Replacement level represents the freely-available minor league call-up a team could use instead.
Like our [Pitcher WAR model](pitcher_war_expl.qmd), this model is fully Bayesian.
The key advantage is uncertainty quantification: every player gets a full posterior distribution over WAR, with credible intervals that widen for players with few plate appearances.
Position player WAR has five components:
$$
\text{WAR} = \frac{\text{Batting} + \text{Fielding} + \text{Baserunning} + \text{Positional Adjustment} + \text{Replacement Runs}}{\text{Runs per Win}}
$$
| Component | What it measures | How we estimate it |
|-----------|-----------------|-------------------|
| Batting | Offensive value above/below average | Bayesian wOBA model (per-game logs) |
| Fielding | Defensive value above/below average | Bayesian shrinkage of DRS (framing runs for catchers) |
| Baserunning | Value on the bases beyond batting | Seasonal UBR + wSB (observed) |
| Positional Adj. | Difficulty of playing the position | Fixed constants (FanGraphs standard) |
| Replacement Runs | Credit for being available at all | ~20 runs per 600 PA below average |
# The Data
## Batting: per-game logs
The unit of observation for batting is a single **game appearance**.

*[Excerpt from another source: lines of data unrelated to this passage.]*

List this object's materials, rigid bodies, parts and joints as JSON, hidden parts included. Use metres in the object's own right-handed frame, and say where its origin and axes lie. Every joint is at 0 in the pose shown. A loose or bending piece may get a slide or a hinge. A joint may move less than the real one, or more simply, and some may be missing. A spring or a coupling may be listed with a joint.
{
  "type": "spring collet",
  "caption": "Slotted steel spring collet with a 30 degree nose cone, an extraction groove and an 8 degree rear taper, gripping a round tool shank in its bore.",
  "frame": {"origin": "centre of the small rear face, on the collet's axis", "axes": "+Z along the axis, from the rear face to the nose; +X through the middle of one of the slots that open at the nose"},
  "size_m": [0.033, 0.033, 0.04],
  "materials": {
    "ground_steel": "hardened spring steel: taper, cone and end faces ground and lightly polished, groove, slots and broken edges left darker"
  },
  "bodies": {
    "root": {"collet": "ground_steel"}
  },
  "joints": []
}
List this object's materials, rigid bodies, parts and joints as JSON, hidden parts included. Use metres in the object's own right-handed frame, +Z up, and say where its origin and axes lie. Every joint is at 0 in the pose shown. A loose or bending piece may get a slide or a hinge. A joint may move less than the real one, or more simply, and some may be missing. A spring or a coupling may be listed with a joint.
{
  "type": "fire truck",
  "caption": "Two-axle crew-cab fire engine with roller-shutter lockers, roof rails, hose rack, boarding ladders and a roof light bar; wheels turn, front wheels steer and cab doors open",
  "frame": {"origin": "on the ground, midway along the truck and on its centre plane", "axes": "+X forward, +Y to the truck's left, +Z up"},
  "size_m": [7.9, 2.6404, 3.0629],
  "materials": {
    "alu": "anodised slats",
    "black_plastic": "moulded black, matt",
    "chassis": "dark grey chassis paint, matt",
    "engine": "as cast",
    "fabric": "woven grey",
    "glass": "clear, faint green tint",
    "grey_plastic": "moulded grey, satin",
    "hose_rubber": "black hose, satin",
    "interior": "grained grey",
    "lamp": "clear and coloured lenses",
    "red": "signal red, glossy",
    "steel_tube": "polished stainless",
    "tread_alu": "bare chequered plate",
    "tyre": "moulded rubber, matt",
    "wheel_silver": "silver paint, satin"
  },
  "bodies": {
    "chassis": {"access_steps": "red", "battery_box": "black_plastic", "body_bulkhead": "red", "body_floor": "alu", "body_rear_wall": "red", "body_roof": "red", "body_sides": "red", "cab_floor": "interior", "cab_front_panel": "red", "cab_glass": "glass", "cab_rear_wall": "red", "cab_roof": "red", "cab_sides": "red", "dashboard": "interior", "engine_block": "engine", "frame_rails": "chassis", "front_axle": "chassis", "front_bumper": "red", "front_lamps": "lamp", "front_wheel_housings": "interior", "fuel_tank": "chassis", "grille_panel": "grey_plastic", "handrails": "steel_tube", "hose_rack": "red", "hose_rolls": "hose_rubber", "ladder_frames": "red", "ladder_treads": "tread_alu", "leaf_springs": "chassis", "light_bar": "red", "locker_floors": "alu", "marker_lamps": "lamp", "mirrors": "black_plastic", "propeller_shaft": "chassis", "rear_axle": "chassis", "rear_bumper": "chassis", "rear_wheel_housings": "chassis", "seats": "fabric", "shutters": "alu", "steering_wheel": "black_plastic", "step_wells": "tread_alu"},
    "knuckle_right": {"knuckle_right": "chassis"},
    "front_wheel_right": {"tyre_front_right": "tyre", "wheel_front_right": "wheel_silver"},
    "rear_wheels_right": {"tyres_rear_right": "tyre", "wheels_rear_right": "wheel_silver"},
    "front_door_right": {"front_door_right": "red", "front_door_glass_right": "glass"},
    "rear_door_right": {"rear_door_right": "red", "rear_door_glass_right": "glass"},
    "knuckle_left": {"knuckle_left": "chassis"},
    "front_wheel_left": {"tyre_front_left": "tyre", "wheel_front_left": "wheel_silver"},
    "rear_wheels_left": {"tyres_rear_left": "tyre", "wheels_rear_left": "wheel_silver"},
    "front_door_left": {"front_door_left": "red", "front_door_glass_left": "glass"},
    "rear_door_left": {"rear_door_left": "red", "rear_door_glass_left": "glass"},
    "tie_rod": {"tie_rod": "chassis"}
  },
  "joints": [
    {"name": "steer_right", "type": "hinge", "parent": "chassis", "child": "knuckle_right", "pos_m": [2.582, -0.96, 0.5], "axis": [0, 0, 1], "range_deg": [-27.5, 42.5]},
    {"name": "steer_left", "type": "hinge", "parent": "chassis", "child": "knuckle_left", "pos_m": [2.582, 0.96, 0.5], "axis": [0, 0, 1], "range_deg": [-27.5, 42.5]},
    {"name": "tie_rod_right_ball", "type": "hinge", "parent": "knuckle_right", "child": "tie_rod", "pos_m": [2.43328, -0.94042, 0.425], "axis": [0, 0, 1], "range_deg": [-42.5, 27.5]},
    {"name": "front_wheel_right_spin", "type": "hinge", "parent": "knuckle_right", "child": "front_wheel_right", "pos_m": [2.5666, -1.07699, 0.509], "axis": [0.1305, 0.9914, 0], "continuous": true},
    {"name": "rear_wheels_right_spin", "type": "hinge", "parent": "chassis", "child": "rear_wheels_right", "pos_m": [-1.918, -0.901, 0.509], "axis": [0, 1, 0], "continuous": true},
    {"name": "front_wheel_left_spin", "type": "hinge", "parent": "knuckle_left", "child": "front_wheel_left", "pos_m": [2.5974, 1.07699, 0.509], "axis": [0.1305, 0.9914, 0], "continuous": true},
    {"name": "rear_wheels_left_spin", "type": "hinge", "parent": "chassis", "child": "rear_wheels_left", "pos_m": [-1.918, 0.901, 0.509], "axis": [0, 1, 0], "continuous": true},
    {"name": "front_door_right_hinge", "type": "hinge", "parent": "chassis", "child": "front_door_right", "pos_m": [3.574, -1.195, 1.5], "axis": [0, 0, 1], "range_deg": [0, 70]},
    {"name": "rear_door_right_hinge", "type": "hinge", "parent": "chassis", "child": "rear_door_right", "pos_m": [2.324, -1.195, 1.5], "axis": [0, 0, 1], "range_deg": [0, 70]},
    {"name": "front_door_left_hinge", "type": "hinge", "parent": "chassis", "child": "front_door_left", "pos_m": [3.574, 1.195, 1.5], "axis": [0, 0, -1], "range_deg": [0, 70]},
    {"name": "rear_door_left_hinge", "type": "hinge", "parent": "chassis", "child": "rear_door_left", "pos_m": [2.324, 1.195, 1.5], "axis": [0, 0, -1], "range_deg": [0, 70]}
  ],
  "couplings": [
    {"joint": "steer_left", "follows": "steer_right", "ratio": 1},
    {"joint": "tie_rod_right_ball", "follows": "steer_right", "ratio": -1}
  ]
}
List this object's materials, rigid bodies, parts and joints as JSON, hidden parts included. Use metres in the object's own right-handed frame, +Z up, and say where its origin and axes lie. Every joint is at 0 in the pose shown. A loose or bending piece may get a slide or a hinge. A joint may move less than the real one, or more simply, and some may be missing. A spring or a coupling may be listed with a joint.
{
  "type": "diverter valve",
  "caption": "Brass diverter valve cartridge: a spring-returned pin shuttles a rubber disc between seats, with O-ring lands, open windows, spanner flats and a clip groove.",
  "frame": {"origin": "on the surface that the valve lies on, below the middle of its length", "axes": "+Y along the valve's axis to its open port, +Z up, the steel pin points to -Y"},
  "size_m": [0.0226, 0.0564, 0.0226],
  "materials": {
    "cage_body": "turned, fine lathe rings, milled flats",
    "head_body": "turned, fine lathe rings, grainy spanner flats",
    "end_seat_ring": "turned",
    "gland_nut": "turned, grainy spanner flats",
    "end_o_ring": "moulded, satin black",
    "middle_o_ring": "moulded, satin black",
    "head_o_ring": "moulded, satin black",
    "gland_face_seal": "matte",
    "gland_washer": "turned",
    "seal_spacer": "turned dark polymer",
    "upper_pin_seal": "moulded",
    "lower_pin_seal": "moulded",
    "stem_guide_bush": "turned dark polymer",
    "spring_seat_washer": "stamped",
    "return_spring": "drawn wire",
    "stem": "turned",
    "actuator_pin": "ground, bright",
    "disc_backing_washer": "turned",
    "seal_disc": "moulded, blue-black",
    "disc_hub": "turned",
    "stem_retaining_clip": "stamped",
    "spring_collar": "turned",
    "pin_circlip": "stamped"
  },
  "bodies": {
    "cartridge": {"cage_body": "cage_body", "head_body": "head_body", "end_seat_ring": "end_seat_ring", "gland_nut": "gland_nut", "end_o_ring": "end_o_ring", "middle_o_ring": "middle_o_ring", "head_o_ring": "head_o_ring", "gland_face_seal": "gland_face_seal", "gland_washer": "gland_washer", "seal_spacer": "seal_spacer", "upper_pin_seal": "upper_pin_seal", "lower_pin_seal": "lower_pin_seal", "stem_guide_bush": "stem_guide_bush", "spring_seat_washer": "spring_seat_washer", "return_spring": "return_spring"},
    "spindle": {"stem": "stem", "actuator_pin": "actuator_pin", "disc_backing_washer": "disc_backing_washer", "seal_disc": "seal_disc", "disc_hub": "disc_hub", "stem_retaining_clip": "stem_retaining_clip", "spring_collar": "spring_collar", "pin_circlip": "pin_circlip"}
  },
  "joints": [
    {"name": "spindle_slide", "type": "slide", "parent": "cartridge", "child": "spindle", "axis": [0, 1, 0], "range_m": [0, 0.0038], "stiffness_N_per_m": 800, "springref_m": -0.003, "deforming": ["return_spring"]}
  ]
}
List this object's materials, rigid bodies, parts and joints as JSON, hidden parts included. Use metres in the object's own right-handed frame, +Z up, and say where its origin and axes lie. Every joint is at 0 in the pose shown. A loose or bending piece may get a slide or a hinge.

Each game contributes six count outcomes to the likelihood:
| Symbol | Meaning |
|--------|---------|
| $y_{HR}$ | Home runs |
| $y_{3B}$ | Triples |
| $y_{2B}$ | Doubles |
| $y_{1B}$ | Singles (direct `1B` column) |
| $y_{BB}$ | Unintentional walks ($BB - IBB$) |
| $y_{HBP}$ | Hit by pitch |
Each game also records plate appearances (PA) as the exposure, the batter identity, the game date, and park factors for HR, 3B, 2B, and 1B.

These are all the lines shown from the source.